Thank you for the lines from Lawrence, Susan. They helped my head.

larry white said...

Thomas is singing about a kind of war of attrition. His neighborhood has changed. Elsewhere in the various Bible belts Gospel rules, for better or worse. Where I live in rural Iowa it is challenged but still perhaps predominant. Who knows? I sing gospel when I sing a Christian hymn. In places Thomas knows, where it used to be common, this is rare or nonexistent. What then? Where then? Calling Bob Marley.

larry white said...

Back in about 2006 I was singing with chamber singers mostly from Maharishi University in Fairfield in a concert that featured several groups singing sacred songs. Providentially, after we sat down, the last group took the stage: Young, Gifted and Black Gospel Choir of Grinnell College. I believe it was the director, Barry Jones, who, sitting at his keyboard, introduced his choir and ensemble by saying with knowing emphasis, "This is gospel." This was my dream choir and I was clapping, singing and shouting right along like at the climax of a Sun Ra concert only better. Like in some Black churches. Thanks for the photos of Yolanda and Shemekia. Long live Arizona Dranes!

TC said...


When I was living downtown in the 1960s, I had a friend who was a member of Sun Ra's Intergalactic Arkestra and communal household on Third Street. He took me round there (like taking L'il Abner round to Saturn). At the time they had a regular gig at Slug's Saloon, down deeper toward the River. This would have been c. 1967. Made that scene whenever possible. Now that was a form of testifying I had not witnessed before nor have witnessed since. Formidable. Indescribable.

Sun Ra, live.

larry white said...

The way I meant the gospel choir was better was that it was not male-dominated -- at least in the vocals. I witnessed the Arkestra only once sometime in the '80s when they played up on Astor Place not far from the old Cinémateque where I went to see Harry Smith screen his gems. They really blew the roof off at the end marching up and down the aisles blowing and chanting "next stop Jupiter!" Must have been intense at the much smaller Slug's where I only went once or twice in the late '60s to see Archie Shepp...also the great Leon Thomas. My most-played Sun Ra album was "Visits Planet Earth."

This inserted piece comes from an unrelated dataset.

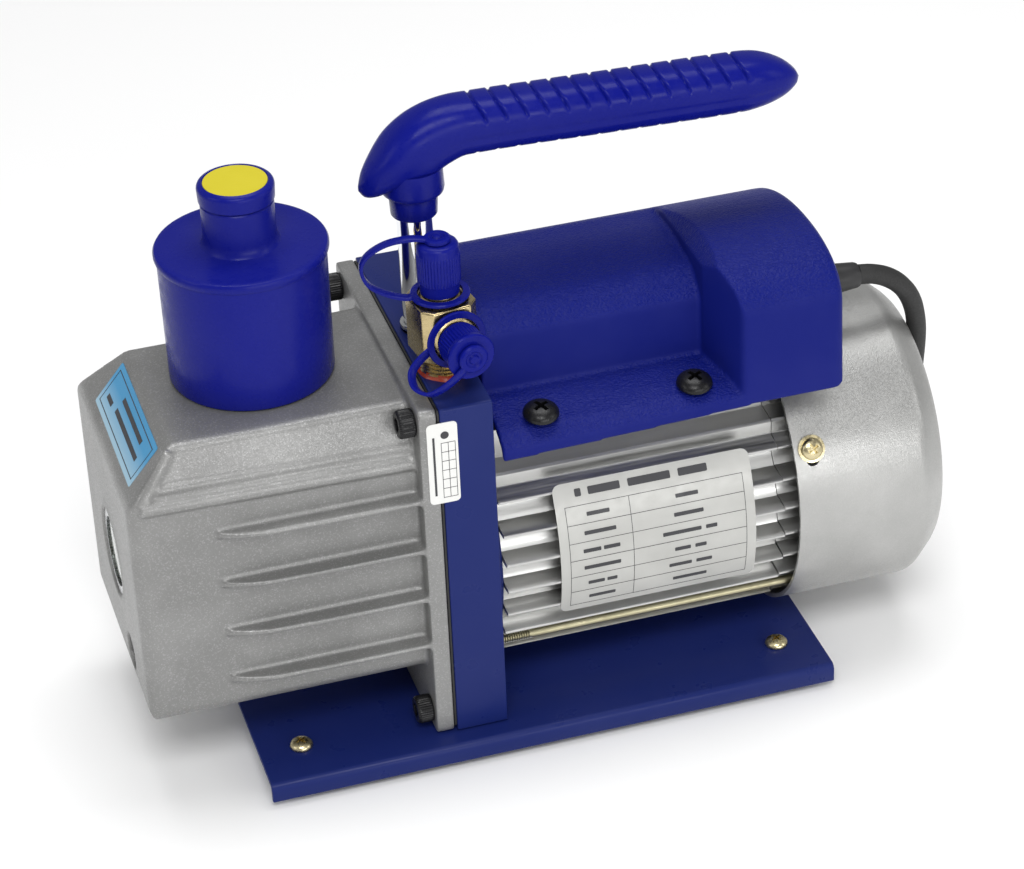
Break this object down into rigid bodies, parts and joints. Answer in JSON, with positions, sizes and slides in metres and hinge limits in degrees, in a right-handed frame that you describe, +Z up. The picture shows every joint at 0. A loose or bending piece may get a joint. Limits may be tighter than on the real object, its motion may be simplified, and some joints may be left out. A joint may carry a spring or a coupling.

These days I have given in to the relative quiet of this prairie village and mostly reading poetry is my music. Haven't uncovered Lorenzo Thomas's yet but am delighting in several books of yours including the wonderful Dorn bio. I had stopped reading him after Gunslinger I but didn't miss the chance to see him read (followed by LeRoi Jones) at St. Mark's Church once in the mid-'80s, the image of the Gunslinger.

TC said...

Larry, I grew up in the Midwest and accompanied my dad, a traveling salesman, on junkets into Iowa to sell cardboard boxes to John Deere & International Harvester -- so I have memories of that part of the country where the Burma-Shave signs were the Bible and the corn was (or was expected to be) knee high by the Fourth of July. And from this great distance I now envy you that quiet prairie village. All California has done for me is run me over.

larry white said...

I'm a Chicago native too, Tom, born in Englewood Hospital in 1945 but my dad, a native of Springfield, worked in the freight-rate office of the PRR and got transferred to Philly in '46. I grew up in suburbs of that city, DC, and NYC (where Dad's RR passes helped me get downtown in my teens). Ironically I moved out to Iowa twenty years ago, following my brother, and under the cautionary influence of Wendell Berry, to facilitate my recovery after being run over by a motorboat in Peekskill Bay on the Hudson River.
I alternate between enjoying the blessings of village gardening, the occasional communal singing, and hollering a one-man powwow with pains still consequent to the injuries of 1989. I'm grateful for your immense gifts though coming from California most of them are only beginning to reach me now on my sleepy mental cul-de-sac.